The earliest recorded lotteries to distribute prize money for tickets sold occurred in the Low Countries during the first half of the 15th century, though there is evidence that they go back much earlier. The word lottery is probably derived from the Middle Dutch loten “action of drawing lots,” or perhaps a calque on Middle French loterie. The lottery has a long history of use for making decisions and determining fates, going back at least as far as the Bible.

In many states, the lottery is a popular way for the state to raise revenue without raising taxes or cutting spending on public services. It is promoted as a win-win situation for everyone, with voters voluntarily spending their money to support state programs, while politicians benefit from the lottery’s popularity in times of fiscal stress. Studies have found, however, that the popularity of a lottery is not directly related to a state’s financial health, and the lottery has also received broad public approval when state governments are in good fiscal shape.

During the American Revolution, colonial America held lottery games to fund both private and public projects. For example, lotteries were used to finance roads, canals, and churches, and the Academy Lottery helped establish Columbia and Princeton Universities. The colonists also raised money for wars with Canada and France through lotteries.

A modern state lottery is a complicated business, but there are some common features: the state legitimises a monopoly for itself; it establishes an agency or public corporation to run the lottery (as opposed to licensing a private firm in return for a share of proceeds); it starts operations with a modest number of relatively simple games; and, due to pressure from revenue-generating lobbyists, progressively expands its offerings.

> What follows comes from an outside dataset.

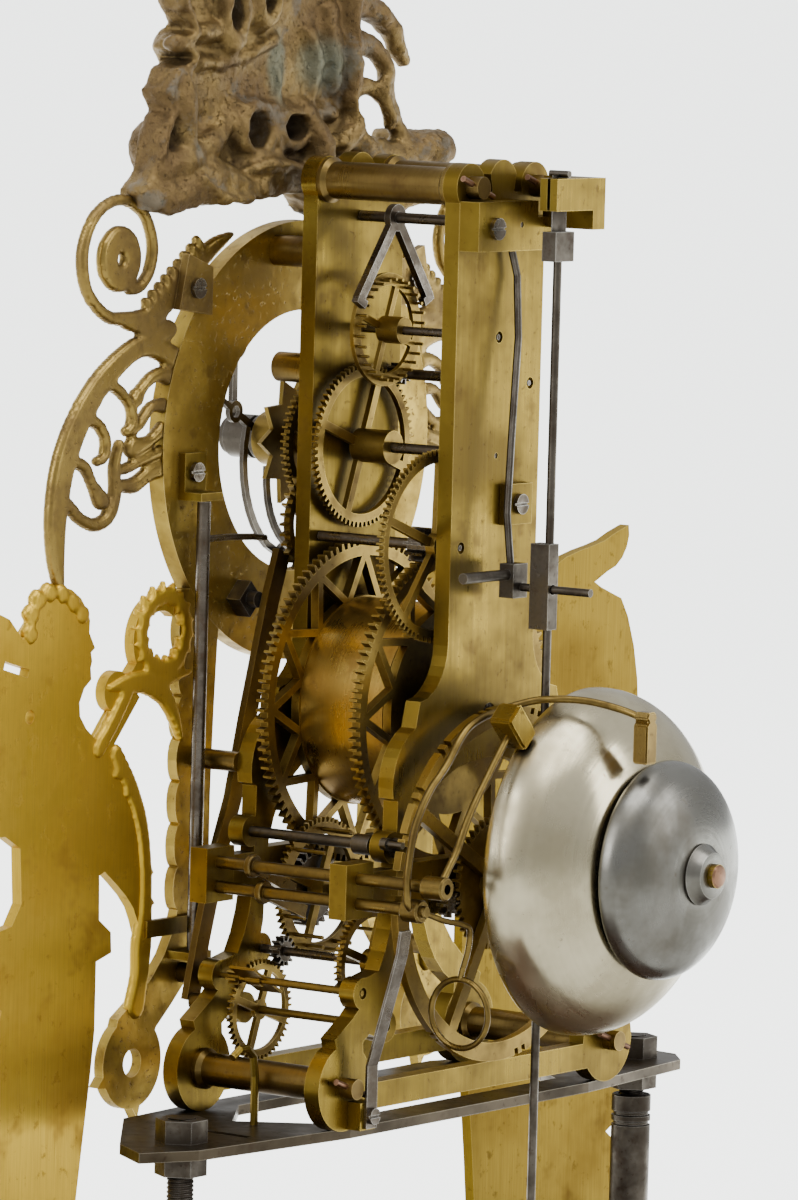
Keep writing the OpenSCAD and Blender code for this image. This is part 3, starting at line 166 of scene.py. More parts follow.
# Old metal: slow tarnish, brush lines, dark flecks, rubbed edges, and grime with painted shade in corners.
# Scales are in features per metre, brush stretches them along each axis, depth is in metres.
# Each look names only what differs from the usual metal.
# Dark tone, reach and share of the corner darkening: grime together with painted shade.
usualMetal = {"flecks": 0.5, "dirtAndShadeReach": 0.008, "dirtAndShadeShare": 0.6, "rubbed": 5, "depth": 0.00003}
metalLooks = {
    "plateBrass": {
        "bright": (0.32, 0.22, 0.031), "dull": (0.18, 0.12, 0.015), "fleck": (0.11, 0.06, 0.014),
        "edge": (0.66, 0.49, 0.14), "dirtAndShadeTone": (0.05, 0.032, 0.012), "brush": (900, 160, 40),
        "tarnishScale": 26, "fleckScale": 420, "flecks": 0.55, "rough": (0.27, 0.44), "dirtAndShadeReach": 0.012,
        "dirtAndShadeShare": 0.75, "depth": 0.00004},
    "movementBrass": {
        "bright": (0.36, 0.245, 0.055), "dull": (0.19, 0.125, 0.027), "fleck": (0.10, 0.055, 0.016),
        "edge": (0.62, 0.45, 0.13), "dirtAndShadeTone": (0.05, 0.032, 0.012), "brush": (300, 300, 300),
        "tarnishScale": 40, "fleckScale": 520, "rough": (0.3, 0.5), "dirtAndShadeShare": 0.8},
    "drumBrass": {
        "bright": (0.62, 0.41, 0.095), "dull": (0.40, 0.245, 0.052), "fleck": (0.20, 0.10, 0.03),
        "edge": (0.70, 0.50, 0.18), "dirtAndShadeTone": (0.04, 0.025, 0.012), "brush": (60, 1500, 60),
        "tarnishScale": 34, "fleckScale": 420, "flecks": 0.45, "rough": (0.26, 0.42), "dirtAndShadeReach": 0.009,
        "dirtAndShadeShare": 0.75, "rubbed": 4},
    "giltSheet": {
        "bright": (0.80, 0.54, 0.055), "dull": (0.62, 0.39, 0.036), "fleck": (0.30, 0.155, 0.022),
        "edge": (0.95, 0.72, 0.18), "dirtAndShadeTone": (0.20, 0.11, 0.02), "brush": (2600, 2600, 60),
        "tarnishScale": 20, "fleckScale": 230, "flecks": 0.4, "rough": (0.4, 0.52), "dirtAndShadeReach": 0.004,
        "dirtAndShadeShare": 0.4, "rubbed": 4, "depth": 0.00005},
    # The left figure's copy of the gilt sheet, at about half the brightness: painted shade.
    "shadedSheet": {
        "bright": (0.40, 0.27, 0.024), "dull": (0.31, 0.195, 0.016), "fleck": (0.15, 0.078, 0.012),
        "edge": (0.60, 0.45, 0.10), "dirtAndShadeTone": (0.10, 0.055, 0.01), "brush": (2600, 2600, 60),
        "tarnishScale": 20, "fleckScale": 230, "flecks": 0.4, "rough": (0.54, 0.64), "dirtAndShadeReach": 0.004,
        "dirtAndShadeShare": 0.4, "rubbed": 4, "depth": 0.00005},
    "giltCasting": {
        "bright": (0.66, 0.46, 0.09), "dull": (0.39, 0.26, 0.048), "fleck": (0.14, 0.078, 0.022),
        "edge": (0.92, 0.72, 0.30), "dirtAndShadeTone": (0.06, 0.036, 0.014), "brush": (260, 260, 260),
        "tarnishScale": 48, "fleckScale": 620, "flecks": 0.7, "rough": (0.32, 0.52), "depth": 0.00016},
    "agedCasting": {
        "bright": (0.42, 0.29, 0.075), "dull": (0.22, 0.148, 0.05), "fleck": (0.12, 0.072, 0.028),
        "edge": (0.72, 0.54, 0.25), "dirtAndShadeTone": (0.06, 0.042, 0.024), "brush": (260, 260, 260),
        "tarnishScale": 60, "fleckScale": 560, "flecks": 0.7, "rough": (0.32, 0.52), "dirtAndShadeShare": 0.65,
        "depth": 0.0002},
    "pillarBrass": {
        "bright": (0.26, 0.178, 0.052), "dull": (0.145, 0.095, 0.028), "fleck": (0.09, 0.05, 0.018),
        "edge": (0.55, 0.40, 0.14), "dirtAndShadeTone": (0.04, 0.026, 0.01), "brush": (90, 1400, 90),
        "tarnishScale": 44, "fleckScale": 500, "rough": (0.28, 0.46), "dirtAndShadeShare": 0.7, "rubbed": 4},
    "wireBrass": {
        "bright": (0.24, 0.165, 0.045), "dull": (0.13, 0.088, 0.025), "fleck": (0.08, 0.045, 0.016),
        "edge": (0.66, 0.50, 0.22), "dirtAndShadeTone": (0.03, 0.02, 0.01), "brush": (500, 500, 500),
        "tarnishScale": 70, "fleckScale": 620, "rough": (0.28, 0.46), "dirtAndShadeReach": 0.006, "rubbed": 4},
    "darkSteel": {
        "bright": (0.15, 0.135, 0.11), "dull": (0.065, 0.056, 0.044), "fleck": (0.05, 0.03, 0.018),
        "edge": (0.42, 0.40, 0.36), "dirtAndShadeTone": (0.015, 0.012, 0.01), "brush": (500, 500, 500),
        "tarnishScale": 60, "fleckScale": 700, "flecks": 0.6, "rough": (0.3, 0.52), "dirtAndShadeReach": 0.006,
        "dirtAndShadeShare": 0.7},
    "rubbedSteel": {
        "bright": (0.20, 0.18, 0.15), "dull": (0.085, 0.072, 0.054), "fleck": (0.08, 0.045, 0.025),
        "edge": (0.62, 0.60, 0.56), "dirtAndShadeTone": (0.02, 0.016, 0.012), "brush": (1400, 90, 1400),
        "tarnishScale": 90, "fleckScale": 800, "flecks": 0.3, "rough": (0.22, 0.44), "dirtAndShadeReach": 0.006,
        "dirtAndShadeShare": 0.7},
    "brownedPlate": {
        "bright": (0.11, 0.088, 0.058), "dull": (0.055, 0.044, 0.028), "fleck": (0.045, 0.028, 0.016),
        "edge": (0.40, 0.36, 0.28), "dirtAndShadeTone": (0.02, 0.016, 0.012), "brush": (200, 200, 200),
        "tarnishScale": 30, "fleckScale": 300, "flecks": 0.6, "rough": (0.3, 0.5), "dirtAndShadeReach": 0.01,
        "rubbed": 6, "depth": 0.00004},
    "copperPin": {
        "bright": (0.36, 0.20, 0.12), "dull": (0.20, 0.11, 0.07), "fleck": (0.10, 0.05, 0.03),
        "edge": (0.55, 0.34, 0.22), "dirtAndShadeTone": (0.04, 0.02, 0.012), "brush": (300, 300, 300),
        "tarnishScale": 90, "fleckScale": 700, "rough": (0.32, 0.5), "dirtAndShadeReach": 0.004, "rubbed": 4},
}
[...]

Those who buy lottery tickets do so because they believe that the odds of winning are not too bad. It is hard to account for this behavior through decision models based on expected value maximization, because the tickets cost more than the expected gain, but more general models based on utility functions that take into account risk-seeking can explain the purchase of lottery tickets. Furthermore, lottery purchases may be motivated by the desire to experience a thrill or to indulge in fantasies of becoming wealthy. In addition, the ability to purchase a ticket anonymously allows some individuals to feel less guilty about speculating. Nevertheless, lottery winners face many new risks after winning, such as scams, old friends who want to get in touch, and the temptation to spend all of their money. Consequently, it is important for them to put together a team of professionals, including an attorney, accountant, and financial planner.